Kahf's first novel, "The Girl in the Tangerine Scarf," takes readers into the world of Khadra Shamy, who grows up in a devout Muslim family in the middle of Indiana, an experience Kahf describes as taking place at the "intersection of Islamic dress and bad polyester during the 1970s." Khadra continually questions what it means to be "a Muslim and an American" as she endures taunts and violence.
Kahf was born in Damascus, Syria, and grew up near Indianapolis. She received her doctorate in comparative literature from Rutgers University in 1994, and began teaching at the University of Arkansas in 1995.
She says the new book borrows from her life but is not autobiographical.
Kahf's "E-mail from Scheherazad" was a finalist in the Paterson Poetry Prize.

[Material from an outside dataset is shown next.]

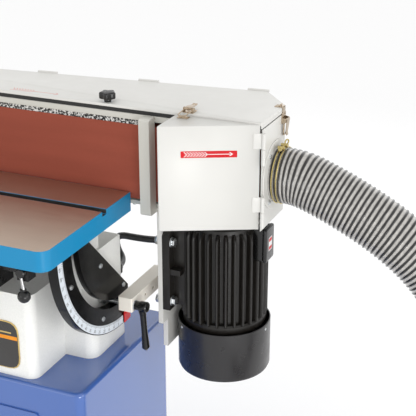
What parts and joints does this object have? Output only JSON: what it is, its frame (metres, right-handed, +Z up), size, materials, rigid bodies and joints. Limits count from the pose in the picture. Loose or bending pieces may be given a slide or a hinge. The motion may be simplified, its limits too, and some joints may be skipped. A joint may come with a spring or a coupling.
{
  "type": "edge belt sander",
  "caption": "Floor-standing edge sander: upright wide belt on a tilting head, hanging motor, height-adjusted cast table and dust hose.",
  "frame": {"origin": "floor level, at the centre of the four anchor holes of the cabinet", "axes": "+X along the belt towards the drive drum, -Y towards the operator, +Z up"},
  "size_m": [1.6327, 0.66, 1.16],
  "materials": {
    "white_paint": "smooth powder coat",
    "blue_paint": "gloss enamel",
    "arm_paint": "satin enamel",
    "black_casting": "black enamel over casting",
    "table_iron": "ground, edges painted light blue",
    "grey_casting": "light grey enamel",
    "motor_black": "black painted ribbed casting",
    "black_sheet": "satin black sheet",
    "steel": "turned",
    "alu": "turned",
    "zinc": "zinc plated",
    "nickel": "yellow-tinted nickel",
    "gold_zinc": "yellow zinc",
    "abrasive": "aluminium oxide grit on cloth",
    "graphite": "speckled graphite pad",
    "seal_rubber": "soft",
    "black_plastic": "moulded",
    "green_plastic": "moulded",
    "red_plastic": "moulded",
    "scale_white": "printed scale",
    "badge": "printed plate",
    "hose_grey": "light bands between dark ribs",
    "cable_black": "smooth"
  },
  "bodies": {
    "root": {"base_cabinet": "blue_paint", "pedestal": "white_paint", "pivot_pins": "steel", "trunnion_quadrant": "black_casting", "angle_scale": "scale_white", "trunnion_cover": "black_sheet", "trunnion_screws": "zinc", "name_badge": "badge", "switch_box": "black_plastic", "slide_way": "steel", "conduit_gland": "black_plastic", "cable_conduit": "cable_black", "dust_hose": "hose_grey", "hose_cuff": "black_plastic"},
    "cabinet_door": {"cabinet_door": "blue_paint"},
    "cabinet_latch": {"cabinet_latch": "black_plastic"},
    "start_button": {"start_button": "green_plastic"},
    "stop_button": {"stop_button": "red_plastic"},
    "table": {"main_table": "table_iron", "table_bracket": "black_casting"},
    "table_handwheel": {"table_handwheel": "black_plastic"},
    "table_lock_lever": {"table_lock_lever": "black_plastic"},
    "head": {"head_frame": "grey_casting", "top_rail": "grey_casting", "platen": "steel", "platen_pad": "graphite", "abrasive_belt": "abrasive", "rear_cover": "white_paint", "hood_shell": "white_paint", "idler_guard": "white_paint", "work_stop": "grey_casting", "motor_plate": "white_paint", "motor_body": "motor_black", "motor_feet": "motor_black", "motor_bolts": "zinc", "motor_cowl": "black_sheet", "terminal_box": "black_plastic", "tilt_arm": "arm_paint", "tilt_lock_bolt": "zinc", "dust_port": "white_paint", "port_screws": "zinc", "hose_clamp": "gold_zinc", "door_hinges": "white_paint", "lid_hinges": "white_paint", "end_latch_base": "nickel"},
    "tilt_lock_lever": {"tilt_lock_lever": "black_plastic"},
    "lid": {"lid": "white_paint", "lid_seal": "seal_rubber", "front_latch_base": "nickel"},
    "lid_knob": {"lid_knob": "black_plastic"},
    "front_latch_lever": {"front_latch_lever": "nickel"},
    "end_latch_lever": {"end_latch_lever": "nickel"},
    "door": {"door": "white_paint"},
    "drive": {"drive_drum": "alu", "motor_shaft": "steel", "motor_fan": "black_plastic"},
    "idler_carriage": {"idler_carriage": "steel"},
    "idler": {"idler_drum": "alu"},
    "tension_lever": {"tension_lever": "black_plastic"},
    "tracking_knob": {"tracking_knob": "black_plastic"}
  },
  "joints": [
    {"name": "head_tilt", "type": "hinge", "parent": "root", "child": "head", "pos_m": [0, 0.047, 0.911], "axis": [-1, 0, 0], "range_deg": [0, 75], "deforming": ["dust_hose", "cable_conduit"]},
    {"name": "table_height", "type": "slide", "parent": "root", "child": "table", "axis": [0, 0, 1], "range_m": [0, 0.075]},
    {"name": "table_handwheel_turn", "type": "hinge", "parent": "table", "child": "table_handwheel", "pos_m": [0.15, -0.25, 0.885], "axis": [0, -1, 0], "range_deg": [0, 360]},
    {"name": "table_lock", "type": "hinge", "parent": "table", "child": "table_lock_lever", "pos_m": [0.235, -0.25, 0.914], "axis": [0, -1, 0], "range_deg": [0, 60]},
    {"name": "cabinet_door_hinge", "type": "hinge", "parent": "root", "child": "cabinet_door", "pos_m": [-0.2045, -0.1945, 0.325], "axis": [0, 0, -1], "range_deg": [0, 110]},
    {"name": "cabinet_latch_turn", "type": "hinge", "parent": "cabinet_door", "child": "cabinet_latch", "pos_m": [0.15, -0.195, 0.33], "axis": [0, 1, 0], "range_deg": [0, 90]},
    {"name": "start_press", "type": "slide", "parent": "root", "child": "start_button", "axis": [0, 1, 0], "range_m": [0, 0.005], "stiffness_N_per_m": 600},
    {"name": "stop_press", "type": "slide", "parent": "root", "child": "stop_button", "axis": [0, 1, 0], "range_m": [0, 0.005], "stiffness_N_per_m": 600},
    {"name": "tilt_lock_turn", "type": "hinge", "parent": "head", "child": "tilt_lock_lever", "pos_m": [0.33, 0.01212, 0.73645], "axis": [1, 0, 0], "range_deg": [-45, 60]},
    {"name": "lid_hinge", "type": "hinge", "parent": "head", "child": "lid", "pos_m": [0.017, 0.20665, 1.139], "axis": [-0.9947, -0.1025, 0], "range_deg": [0, 100]},
    {"name": "lid_knob_turn", "type": "hinge", "parent": "lid", "child": "lid_knob", "pos_m": [0.24, 0.062, 1.15], "axis": [0, 0, 1], "continuous": true},
    {"name": "front_latch", "type": "hinge", "parent": "lid", "child": "front_latch_lever", "pos_m": [0.4145, 0.058, 1.147], "axis": [1, 0, 0], "range_deg": [0, 100]},
    {"name": "end_latch", "type": "hinge", "parent": "head", "child": "end_latch_lever", "pos_m": [0.572, 0.163, 1.115], "axis": [0, -1, 0], "range_deg": [0, 100]},
    {"name": "door_hinge", "type": "hinge", "parent": "head", "child": "door", "pos_m": [0.5695, 0.047, 1], "axis": [0, 0, 1], "range_deg": [0, 110]},
    {"name": "drive_spin", "type": "hinge", "parent": "head", "child": "drive", "pos_m": [0.456, 0.138, 0.9], "axis": [0, 0, 1], "continuous": true},
    {"name": "belt_tension", "type": "slide", "parent": "head", "child": "idler_carriage", "axis": [1, 0, 0], "range_m": [0, 0.0121]},
    {"name": "idler_spin", "type": "hinge", "parent": "idler_carriage", "child": "idler", "pos_m": [-0.472, 0.09, 1], "axis": [0, 0, 1], "continuous": true},
    {"name": "tension_lever_turn", "type": "hinge", "parent": "head", "child": "tension_lever", "pos_m": [-0.5, 0.09, 0.933], "axis": [0, 0, -1], "range_deg": [0, 60]},
    {"name": "tracking_turn", "type": "hinge", "parent": "head", "child": "tracking_knob", "pos_m": [-0.59, 0.1, 0.943], "axis": [1, 0, 0], "continuous": true}
  ],
  "couplings": [
    {"joint": "table_handwheel_turn", "follows": "table_height", "rad_per_m": 82.674},
    {"joint": "idler_spin", "follows": "drive_spin", "ratio": 2.237},
    {"joint": "belt_tension", "follows": "tension_lever_turn", "m_per_rad": 0.01146}
  ]
}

Her poetry has been published in The Paris Review, The Atlantic Review, Banipal, Mizna, Tiferet and Exquisite Corpse.
She is at work on a collection of short stories and a novella based on her column, "Sex and the Ummah," written for the online magazine Muslim Wakeup!
Her visit is sponsored by Women's Studies, Academic Affairs, International Programs, the College of Liberal Arts and Sciences, the MLS Program, and the Department of English. The event is part of the year's campus theme of diversity and dialogue.